WHAT YOU ARE ASKED TO DO -> Lines from the one containing "Reconstruct the object" through the end of the data are to be returned exactly, and no others.

(Scripts that build objects)
____

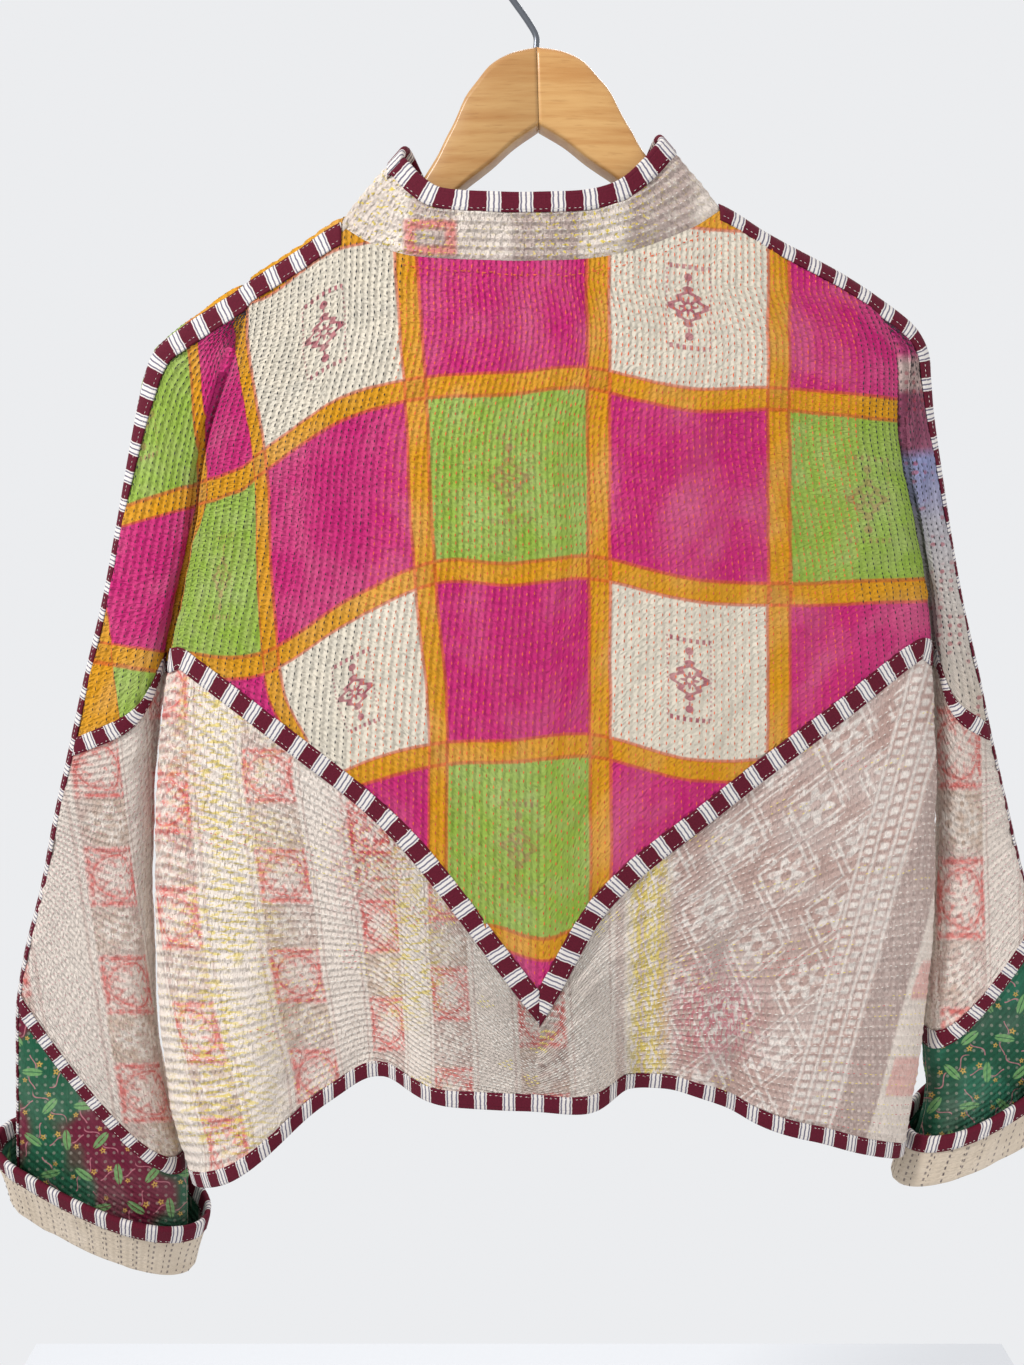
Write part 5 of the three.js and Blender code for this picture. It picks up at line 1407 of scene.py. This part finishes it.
STITCH_INSET = 1.7
STRIP_LINES = (STITCH_INSET, 2 * STRIP_HALF - STITCH_INSET)
STRIP_MIDDLE = len(STRIP_STEPS) // 2


def cover_seam(node, stretches):
    """Sews a strip over a seam: each stretch holds its points and its centre line."""
    sew_strip(node, [(points, facing(points)) for points, centre in stretches],
              [along_map(centre, points) for points, centre in stretches], STRIP_STEPS, STRIP_LINES)


def with_centre(points):
    """A strip's points and its centre line."""
    return points, points[:, STRIP_MIDDLE]


def body_strip(across_line, tip_x, wall):
    """Strip over the zigzag seam of the body, cut square along the seam and mitred at the V's tip,
    and its centre line. wall gives the cloth's point at each x and z."""
    z = zigzag_z(across_line)
    x = body_x(across_line, z)
    line = np.column_stack([x, z])
    tangent = np.gradient(line, axis=0)
    tangent /= np.linalg.norm(tangent, axis=1, keepdims=True)
    tangent *= np.sign(tangent[:, :1])
    out = np.column_stack([tangent[:, 1], -tangent[:, 0]])
    spots = line[:, None] + out[:, None] * (STRIP_STEPS * STRIP_HALF)[None, :, None]
    if tip_x is not None:
        before = np.sign(x.mean() - tip_x)
        beyond = np.where((spots[..., 0] - tip_x) * before < 0, tip_x - spots[..., 0], 0)
        at_tip = np.zeros_like(beyond, bool)
        at_tip[0 if before > 0 else -1] = True
        beyond = np.where(at_tip, tip_x - spots[..., 0], beyond)
        spots = spots + tangent[:, None] * (beyond / tangent[:, :1])[..., None]
    return wall(spots[..., 0], spots[..., 1]), wall(x[:, None], z[:, None])[:, 0]


def back_surface(x, z):
    """The creased back's point at each x and z."""
    points = body_point("back", x, z)
    if points.shape[1] < 2:
        return points
    return points + facing(points) * creased(points, BACK_CREASES)[..., None]


TIP_X = float(body_x(ZIGZAG_TIP, zigzag_z(ZIGZAG_TIP)))
LEG_STATIONS, SHOULDER_STATIONS = 150, 34
legs = [np.linspace(*ends, LEG_STATIONS) for ends in ((-1, ZIGZAG_TIP), (ZIGZAG_TIP, 1))]
cover_seam("back_zigzag_strip", [body_strip(leg, TIP_X, back_surface) for leg in legs])

for name, side in SIDES.items():
    # the shoulder, from the collar to the top of the side fold, and on down the sleeve's fold
    neck = float(across_at(side["neck"], ridge_z(side["neck"])))
    across = lerp(neck, side["sign"], np.linspace(0, 1, SHOULDER_STATIONS))
    top_x = body_x(across, side["shoulder_z"])[:, None]
    offsets = STRIP_STEPS * STRIP_HALF
    shoulder = ridge_point("back", top_x, side["seam"][0] + offsets)
    lines = sleeve_lines(side, "back", side_heights("back", side), offsets, SLEEVE_ACROSS[:2])[0]
    overarm = refine(lines[:, :len(STRIP_STEPS)], UPPER_COUNTS + LOWER_COUNTS)[:SLEEVE_ROW["fold"] + 4]
    cover_seam(f"overarm_strip_{name}", [with_centre(np.concatenate([shoulder[:-1], overarm[2:]]))])

    # the front's share of the zigzag
    seam = FRONTS[name][0][FRONT_SEAM]
    strip = body_strip(across_at(seam[:, 0], seam[:, 2]), None, partial(body_point, "front"))
    cover_seam(f"front_zigzag_strip_{name}", [strip])


def along_columns(grid, row, offsets):
    """Points of each column of a grid at given lengths beyond one of its rows, one station a column."""
    stations = []
    for column in range(grid.shape[1]):
        line = grid[:, column]
        run = summed(gaps(line))
        stations.append(np.column_stack([np.interp(run[row] + offsets, run, line[:, k]) for k in range(3)]))
    return np.array(stations)


def across_row(grid, row):
    """Band of stations along a grid's row, reaching a strip's half width to both sides of it."""
    return along_columns(grid, SLEEVE_ROW[row], STRIP_STEPS * STRIP_HALF)


for name in SIDES:
    for face, first in (("back", len(BACK_BAND) - 1), ("front", 4)):
        points = across_row(SLEEVES[name, face]["whole"][:, first:], "zigzag")
        cover_seam(f"sleeve_zigzag_strip_{face}_{name}", [with_centre(points)])
    rings = [across_row(SLEEVES[name, face]["whole"][:, 3:], "second") for face in OUTWARD]
    cover_seam(f"sleeve_second_strip_{name}", [with_centre(rings[0]), with_centre(rings[1][::-1])])

# Bindings: the same striped cotton folded over the edges of the hem, the fronts, the collar and
# the cuffs, and sewn down 12 mm in.
BINDING_OUTSIDE, BINDING_TURN = 5, 7


# rows at the end of a grid that reach past its binding
HEM_ROWS, CUFF_ROWS = 60, 12


def inset_line(grid):
    """The line where a binding is sewn, a binding's width back from the last row of a grid, and that
    last row."""
    return along_columns(grid, -1, np.array([-EDGE_BINDING]))[:, 0], grid[-1]


def bound_edge(inner, edge, normals):
    """The binding's fold: along the outside, round the edge, and back along the inside."""
    out = edge - inner
    out /= np.linalg.norm(out, axis=1, keepdims=True)
    rows, faces, places = [], [], []
    for u in np.linspace(0, 1, BINDING_OUTSIDE)[:-1]:
        rows.append(lerp(inner, edge, u) + normals * STRIP_OUT)
        faces.append(normals)
        places.append(2 * u - 1)
    for angle in np.linspace(0, np.pi, BINDING_TURN):
        round_edge = normals * np.cos(angle) + out * np.sin(angle)
        rows.append(edge + round_edge * STRIP_OUT)
        faces.append(round_edge)
        places.append(1.0)
    for u in np.linspace(1, 0, BINDING_OUTSIDE)[1:]:
        rows.append(lerp(inner, edge, u) - normals * STRIP_OUT)
        faces.append(-normals)
        places.append(2 * u - 1)
    return np.stack(rows, 1), np.stack(faces, 1), np.array(places)


def sew_binding(node, inner, edge, normals, ring=False):
    """Folds a binding over an edge, from its sewn line on one side to that on the other."""
    if ring:
        inner, edge, normals = (np.concatenate([part, part[:1]]) for part in (inner, edge, normals))
    points, faces, places = bound_edge(inner, edge, normals)
    along = np.broadcast_to(summed(gaps(edge))[:, None], points.shape[:2])
    width = float(gaps(points, 1).sum(axis=1).mean())
    sew_strip(node, [(points, faces)], [along], places, (STITCH_INSET, width - STITCH_INSET), 0)


hems, edges, hem_faces = [], [], []
for grid, backwards in ((FRONTS["left"][0], True), (back, False), (FRONTS["right"][0], False)):
    inner, edge = inset_line(grid[-HEM_ROWS:])
    faces = facing(grid)[-1]
    step = slice(None, None, -1) if backwards else slice(None)
    hems.append(inner[step])
    edges.append(edge[step])
    hem_faces.append(faces[step])
sew_binding("hem_binding", np.concatenate(hems), np.concatenate(edges), np.concatenate(hem_faces))
inner, edge = inset_line(collar[::-1])
sew_binding("collar_binding", inner, edge, collar_normals[0])
for name in SIDES:
    front = FRONTS[name][0]
    inner, edge = inset_line(np.swapaxes(front, 0, 1))
    faces = facing(front)[:, -1]
    rim = collar[:, ::-1] if name == "left" else collar
    rim_inner, rim_edge = inset_line(np.swapaxes(rim, 0, 1))
    rim_faces = facing(rim)[:, -1]
    joined = [np.concatenate([low[::-1], high[::-1]])
              for low, high in ((inner, rim_inner), (edge, rim_edge), (faces, rim_faces))]
    sew_binding(f"front_edge_binding_{name}", *joined)
    rings = []
    for face in OUTWARD:
        whole = SLEEVES[name, face]["whole"]
        rings.append((*inset_line(whole[-CUFF_ROWS:]), SLEEVES[name, face]["normals"][-1]))
    joined = [np.concatenate([a, b[::-1]]) for a, b in zip(*rings)]
    sew_binding(f"cuff_binding_{name}", *joined, ring=True)

# Hanger: two contoured arms of honey-coloured wood that meet at a glued joint under the hook.
ARM_THICKNESS, ARM_ROUND = 19, 6
ARM_SECTIONS = [(0.15, -75, -122), (17, -78, -132), (30, -84, -142), (39, -93, -148), (47, -102, -153),
                (54, -115, -158), (61, -126, -163), (67, -136, -167), (85, -158, -178), (110, -177, -195),
                (140, -191, -210), (175, -203.6, -229), (190, -209.8, -238), (200, -214.6, -245),
                (209, -220.5, -246), (214, -227, -240)]
HANGER_TILT = math.radians(2)


def tube(name, rings):
    """Closed solid through rings of points, flat at both ends."""
    stations, around = rings.shape[:2]
    ids = np.arange(stations * around).reshape(stations, around)
    following = np.roll(ids, -1, axis=1)
    sides = np.stack([ids[:-1], following[:-1], following[1:], ids[1:]], -1).reshape(-1, 4)
    k = np.arange(around // 2 - 1)
    cap = np.column_stack([k, k + 1, around - 2 - k, around - 1 - k])
    quads = np.concatenate([sides, cap[:, ::-1], cap + (stations - 1) * around])
    points = rings.reshape(-1, 3)
    a, b, c, d = (points[quads[:, i]] for i in range(4))
    volume = (np.cross(b - a, c - a) * a).sum() + (np.cross(c - a, d - a) * a).sum()
    return make_mesh(name, points, quads if volume > 0 else quads[:, ::-1], {})


def rounded(half, top, bottom, steps=5):
    """Outline of an arm's section as (y, z): round at the top edges, tighter at the lower ones."""
    high = min(ARM_ROUND, (top - bottom) / 2.6)
    corners = [(half, top, high, 0), (half, bottom, high / 2, -90), (-half, bottom, high / 2, -180),
               (-half, top, high, -270)]
    outline = []
    for y, z, r, start in corners:
        centre = (y - math.copysign(r, y), z - r if z == top else z + r)
        for angle in np.radians(np.linspace(start + 90, start, steps)):
            outline.append((centre[0] + r * math.cos(angle), centre[1] + r * math.sin(angle)))
    return np.array(outline)


WOOD_DARK, WOOD_LIGHT, WOOD_VEIN = (0.62, 0.29, 0.085), (0.8, 0.46, 0.17), (0.4, 0.16, 0.04)


def wood(name, deep):
    """Honey-coloured wood: long uneven grain under a thin satin varnish. deep scales all its colours: it
    sets the wood's darker tone, and it is lower for the left arm as painted shade, so the two arms are a
    lighter and a darker copy of one wood.
    """
    f = Finish(name)
    dark, light, vein = (tuple(part * deep for part in colour)
                         for colour in (WOOD_DARK, WOOD_LIGHT, WOOD_VEIN))
    at = f.of_object()
    grain = f.noise(f.node("ShaderNodeMapping", {}, {0: at, 3: (9.0, 60.0, 130.0)}), 1.0, 5.0, 0.6)
    fine = f.noise(f.node("ShaderNodeMapping", {}, {0: at, 3: (60.0, 500.0, 900.0)}), 1.0, 2.0)
    colour = f.mix(fine.rise(0.55, 0.75) * 0.3, f.mix(grain.rise(0.3, 0.72), dark, light), vein)
    f.shader.inputs["Coat Weight"].default_value = 0.35
    f.shader.inputs["Coat Roughness"].default_value = 0.25
    return f.finish(colour, 0.45)


arm_x = np.unique(np.concatenate([np.linspace(0.15, 209, 90), np.linspace(209, 214, 6)]))
arm_top = curve([(x, top) for x, top, bottom in ARM_SECTIONS])(arm_x)
arm_bottom = curve([(x, bottom) for x, top, bottom in ARM_SECTIONS])(arm_x)
# deep darkens both arms to the wood's tone, and the left arm further as painted shade: one wood in a lighter
# and a darker copy
for sign, name, deep in ((-1, "left", 0.62), (1, "right", 0.78)):
    rings = []
    for x, top, bottom in zip(arm_x, arm_top, arm_bottom):
        outline = rounded(ARM_THICKNESS / 2, top, bottom)
        y = middle_y(x) + outline[:, 0]
        x_tilted = sign * x * math.cos(HANGER_TILT) - outline[:, 1] * math.sin(HANGER_TILT)
        z_tilted = sign * x * math.sin(HANGER_TILT) + outline[:, 1] * math.cos(HANGER_TILT)
        rings.append(np.column_stack([x_tilted, y, z_tilted]))
    arm = tube(f"hanger_wood_{name}", np.array(rings))
    hold(arm, f"hanger_arm_{name}", [wood(f"honey_wood_painted_shade_{name}", deep)])

# Hook: dark steel wire that rises from the joint and bends over, open to the right.
WIRE, HOOK_RADIUS = 4, 24
WIRE_STATIONS, WIRE_SIDES = 160, 24
# the stem as (x, z), then the bend as angles round its middle
STEM = [(2.6, -75.2), (2.6, -67), (-2, -59)]
turns = np.radians(np.arange(215, -36, -25))
route = np.array(STEM
                 + [(HOOK_RADIUS * math.cos(a), WIRE / 2 - HOOK_RADIUS * (1 - math.sin(a))) for a in turns])
run, route_x, route_z = path_of(route)
length = np.linspace(0, run[-1], WIRE_STATIONS)
path = np.column_stack([route_x(length), route_z(length)])
ahead = np.gradient(path, axis=0)
ahead /= np.linalg.norm(ahead, axis=1, keepdims=True)
angles = np.linspace(0, 2 * np.pi, WIRE_SIDES, endpoint=False)
radius = WIRE / 2 * np.minimum(1, np.sqrt(np.clip(1 - (1 - (run[-1] - length) / WIRE * 2) ** 2, 0.02, 1)))
radius = np.where(run[-1] - length > WIRE / 2, WIRE / 2, radius)[:, None]
rings = np.stack([path[:, :1] + ahead[:, 1:] * np.cos(angles) * radius,
                  np.sin(angles) * radius, path[:, 1:] - ahead[:, :1] * np.cos(angles) * radius], -1)
steel = Finish("dark_steel")
scratches = steel.noise(steel.of_object(), 400.0, 2.0)
steel.shader.inputs["Metallic"].default_value = 1.0
hook_wire = tube("hook_wire", rings)
hold(hook_wire, "hanger_hook", [steel.finish((0.16, 0.17, 0.19), scratches * 0.15 + 0.25)])

# A pale room: a floor far below the jacket, even light from the sky, and three soft lamps.
FLOOR_Z = -1.9
bpy.ops.mesh.primitive_plane_add(size=1.8, location=(0, 0, FLOOR_Z))
floor = bpy.context.object
floor.name = "floor"
pale = Finish("pale_floor")
floor.data.materials.append(pale.finish((0.72, 0.73, 0.75), 0.7))
world = bpy.context.scene.world or bpy.data.worlds.new("sky")
bpy.context.scene.world = world
world.use_nodes = True
world.node_tree.nodes["Background"].inputs["Color"].default_value = (0.93, 0.94, 0.96, 1)
world.node_tree.nodes["Background"].inputs["Strength"].default_value = 0.9
bpy.context.scene.view_settings.view_transform = "Standard"


# metres from the hook down to the middle of the jacket
JACKET_DEPTH = 0.45


def lamp(name, place, size, power):
    """Soft square lamp that looks at the jacket."""
    light = bpy.data.lights.new(name, "AREA")
    light.size, light.energy = size, power
    thing = bpy.data.objects.new(name, light)
    bpy.context.scene.collection.objects.link(thing)
    thing.location = place
    x, y, z = place[0], place[1], place[2] + JACKET_DEPTH
    thing.rotation_euler = (math.atan2(math.hypot(x, y), z), 0, math.atan2(-x, y) + math.pi)


lamp("key", (-1.6, -1.05, 1.05), 0.3, 44)
lamp("side", (1.7, -0.9, -0.6), 0.8, 5)
lamp("behind", (0.4, 1.7, 0.8), 1.0, 18)
camera = bpy.data.objects.new("camera", bpy.data.cameras.new("camera"))
bpy.context.scene.collection.objects.link(camera)
camera.location = CAMERA * MM
camera.rotation_euler = (math.pi / 2 - PITCH, 0, 0)
camera.data.sensor_fit = "VERTICAL"
camera.data.sensor_height = 36
camera.data.lens = FOCAL_PIXELS / FRAME_PIXELS[1] * 36
bpy.context.scene.camera = camera
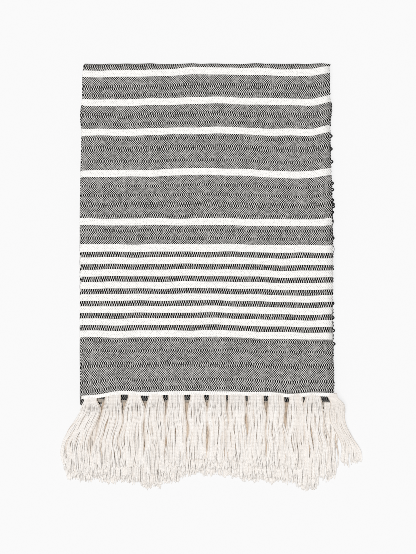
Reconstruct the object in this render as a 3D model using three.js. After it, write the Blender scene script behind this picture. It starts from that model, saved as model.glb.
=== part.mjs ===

____

FINAL RESULT ->
Reconstruct the object in this render as a 3D model using three.js. After it, write the Blender scene script behind this picture. It starts from that model, saved as model.glb.
=== part.mjs ===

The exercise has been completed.